#### DATASET EXCERPT:
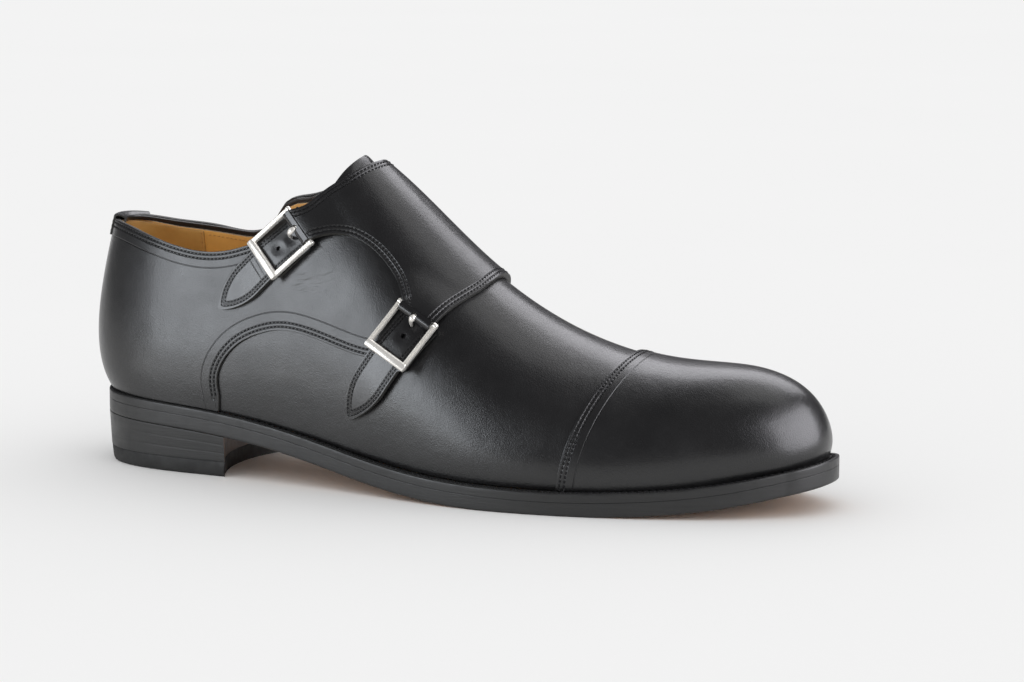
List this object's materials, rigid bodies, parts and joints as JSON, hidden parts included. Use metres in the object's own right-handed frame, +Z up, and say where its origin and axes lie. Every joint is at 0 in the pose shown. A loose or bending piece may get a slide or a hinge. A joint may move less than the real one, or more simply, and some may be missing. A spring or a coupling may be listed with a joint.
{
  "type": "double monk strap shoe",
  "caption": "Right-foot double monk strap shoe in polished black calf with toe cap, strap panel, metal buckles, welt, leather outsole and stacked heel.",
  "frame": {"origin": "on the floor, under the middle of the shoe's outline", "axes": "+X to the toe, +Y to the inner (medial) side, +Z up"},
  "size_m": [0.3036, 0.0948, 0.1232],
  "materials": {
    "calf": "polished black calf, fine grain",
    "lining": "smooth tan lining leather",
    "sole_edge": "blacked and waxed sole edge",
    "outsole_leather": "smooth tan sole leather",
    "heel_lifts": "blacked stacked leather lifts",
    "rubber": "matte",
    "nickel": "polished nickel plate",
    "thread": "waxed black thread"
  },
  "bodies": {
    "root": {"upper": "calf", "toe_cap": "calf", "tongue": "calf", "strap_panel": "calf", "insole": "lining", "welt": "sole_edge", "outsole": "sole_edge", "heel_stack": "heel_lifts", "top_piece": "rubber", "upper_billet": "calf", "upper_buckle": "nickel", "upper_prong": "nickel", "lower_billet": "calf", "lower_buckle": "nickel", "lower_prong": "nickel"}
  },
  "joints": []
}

#### EXERCISE AIM:
Copy out the whole listing, exactly as written.

#### RESPONSE:
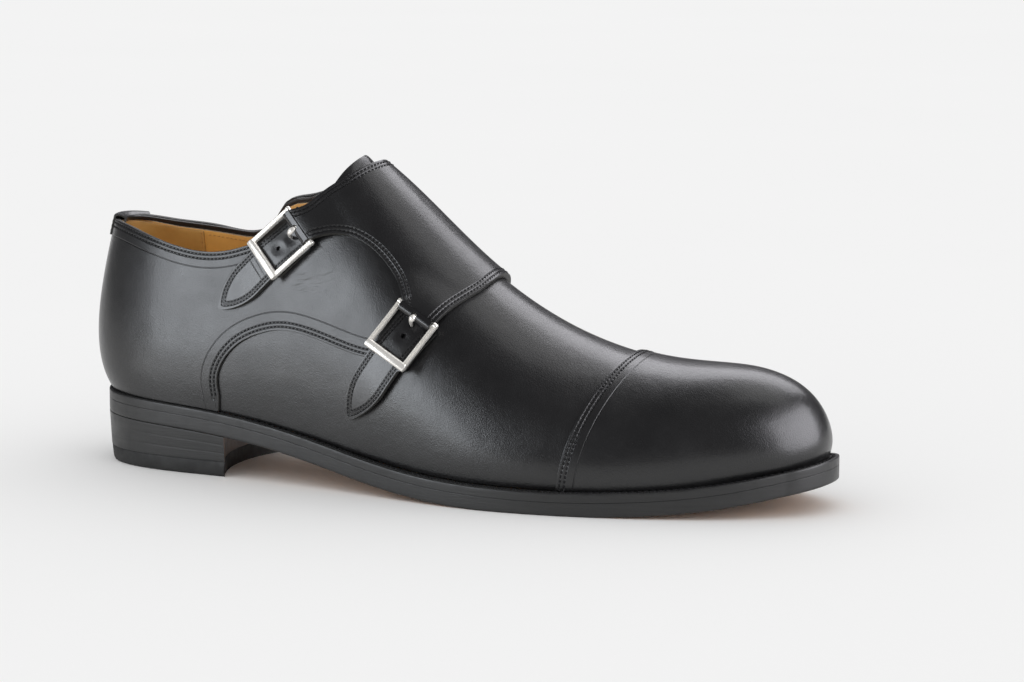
List this object's materials, rigid bodies, parts and joints as JSON, hidden parts included. Use metres in the object's own right-handed frame, +Z up, and say where its origin and axes lie. Every joint is at 0 in the pose shown. A loose or bending piece may get a slide or a hinge. A joint may move less than the real one, or more simply, and some may be missing. A spring or a coupling may be listed with a joint.
{
  "type": "double monk strap shoe",
  "caption": "Right-foot double monk strap shoe in polished black calf with toe cap, strap panel, metal buckles, welt, leather outsole and stacked heel.",
  "frame": {"origin": "on the floor, under the middle of the shoe's outline", "axes": "+X to the toe, +Y to the inner (medial) side, +Z up"},
  "size_m": [0.3036, 0.0948, 0.1232],
  "materials": {
    "calf": "polished black calf, fine grain",
    "lining": "smooth tan lining leather",
    "sole_edge": "blacked and waxed sole edge",
    "outsole_leather": "smooth tan sole leather",
    "heel_lifts": "blacked stacked leather lifts",
    "rubber": "matte",
    "nickel": "polished nickel plate",
    "thread": "waxed black thread"
  },
  "bodies": {
    "root": {"upper": "calf", "toe_cap": "calf", "tongue": "calf", "strap_panel": "calf", "insole": "lining", "welt": "sole_edge", "outsole": "sole_edge", "heel_stack": "heel_lifts", "top_piece": "rubber", "upper_billet": "calf", "upper_buckle": "nickel", "upper_prong": "nickel", "lower_billet": "calf", "lower_buckle": "nickel", "lower_prong": "nickel"}
  },
  "joints": []
}